On Fri, Jul 10, 2026 at 6:31 PM Jordan Peck <[email protected]> wrote:

> First off this is the list of things I've found that break due to the 3445
> issue:
> - File content via commit containing the slave url would silently get
> rewritten to the master url if their paths were the same length. If the
> path
> length differs the commit would instead fail.
> - Property edits would also silently rewrite a slave url to master
> - Commit log messages containing the slave url would cause the commit
> to fail.
> - Lock comments get a slave URL silently rewritten, and also translated
> back when reading it through the proxy. So you need to read from the
> master to see the corruption.
>

If you have access to the Jira instance, it would be awesome to have this
list ^ recorded as part of SVN-3445!


> Not 3445 related but I also found that some of the proxy code treated the
> <Location> path as decoded when it's not. So if it contained an escapable
> character none of the path rewriting took place and most requests would
> fail
> when reaching the master server.
>
> Then I also found a non-proxy bug with the new tests, any mod_dav_svn
> repository whose <Location> contains an escapable character will fail
> commits with an http 400 code, no proxy involved. I found the cause, 3
> callers
> of get_resource() passed an encoded path when it expected a decoded
> one. You can see my fix for this in r1936013.
>

Would it make sense to address these two categories of fixes separately
(and get them reviewed and potentially merged ASAP)?  I'd hate for
Subversion to miss out on what I suspect are some relatively
straightforward and non-controversial improvements because they are
intertwingled with some of the more complex and nuanced changes you
describe below.


> For the initial 3445 related fixes I committed the patch proposed in my
> previous email (r1936010), this fixed the worst of the issues such as the
> file content munging and property edit munging. Then with the follow up
> fixes
> (r1936015 & r1936031) I added a whitelist to the response filtering and
> converted the blacklist for requests (added in the initial fix) into a
> whitelist too.
> I decided that having the filters whitelist based on method type instead
> of
> blacklist was preferable for a couple reasons:
> - There are only 2 method types that actually need filtering in each path,
> a blacklist would need to contain 4~
> - If a method that requires a path rewrite isn't in the whitelist, it will
> fail loudly
> when proxied to the master. A blacklist with the opposite case will
> potentially be silently munging data.
>

(I'd need to look at these changes to make sense of the above, but am not
in a good spot to do so.  Will try to do so later.)

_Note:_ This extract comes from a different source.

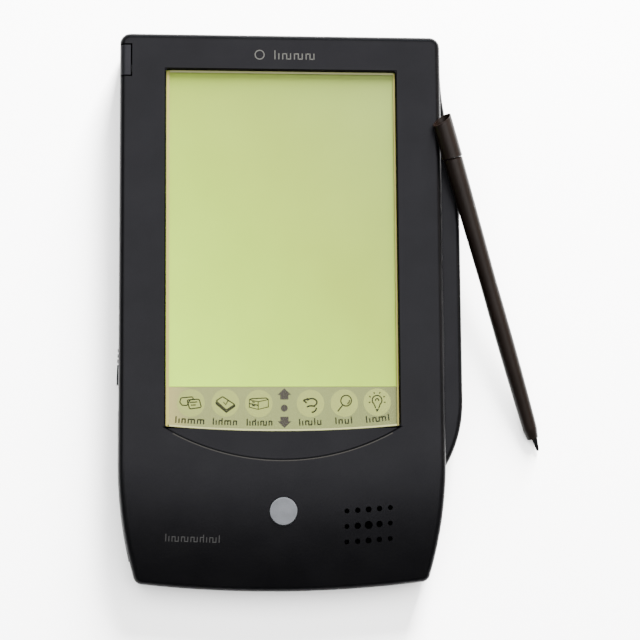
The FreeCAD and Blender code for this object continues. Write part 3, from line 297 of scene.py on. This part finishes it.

> My most recent commit r1936032 added many new proxy tests in
> dav-mirror-autocheck.sh that I've been using to discover all these issues.
> It now uses master/slave locations with spaces to test URI-encoding and
> full coverage of every operation that can pass through the proxy.


This also feels like a great contribution to the trunk/ ASAP, even if the
tests are marked as expected failures.


> There is also coverage of the one remaining edge case bug, which is
> property values containing the master url are rewritten inside proxied
> PROPFIND responses on a transaction in progress (/!svn/txr/). It doesn't
> affect regular PROPFINDs because these are served by the slave locally
> and not proxied to the master. The test for this is also somewhat
> convoluted
> because there are no SVN operations that leave an open transaction in
> progress, so a raw curl POST is used to set this up. The PROPFIND to
> retrieve a property on this is then what triggers the master URL munging,
> this also has to be via curl since no SVN op triggers a PROPFIND on a
> transaction in progress. So you could consider this remaining edge case a
> complete non-issue.
>

Hrm, I'd say it's not a "complete non-issue" merely because Subversion
clients might not trigger a particular codepath.  For example, mod_dav_svn
tries to implement the WebDAV specification even though Subversion clients
don't speak that protocol.  So if you can make something blow up using a
series of curl commands, it's still a bug ... though admittedly perhaps one
with a small blast radius.

This has all been a much larger rabbit hole than I expected when I first
> started looking into the 3445 issue.


I'm so sorry.  😂  But hopefully now you can see why I was so hesitant to
just +1 your original patch.  I *knew* there was some rot under the
floorboards ... it just took me a while to put my finger on where it was.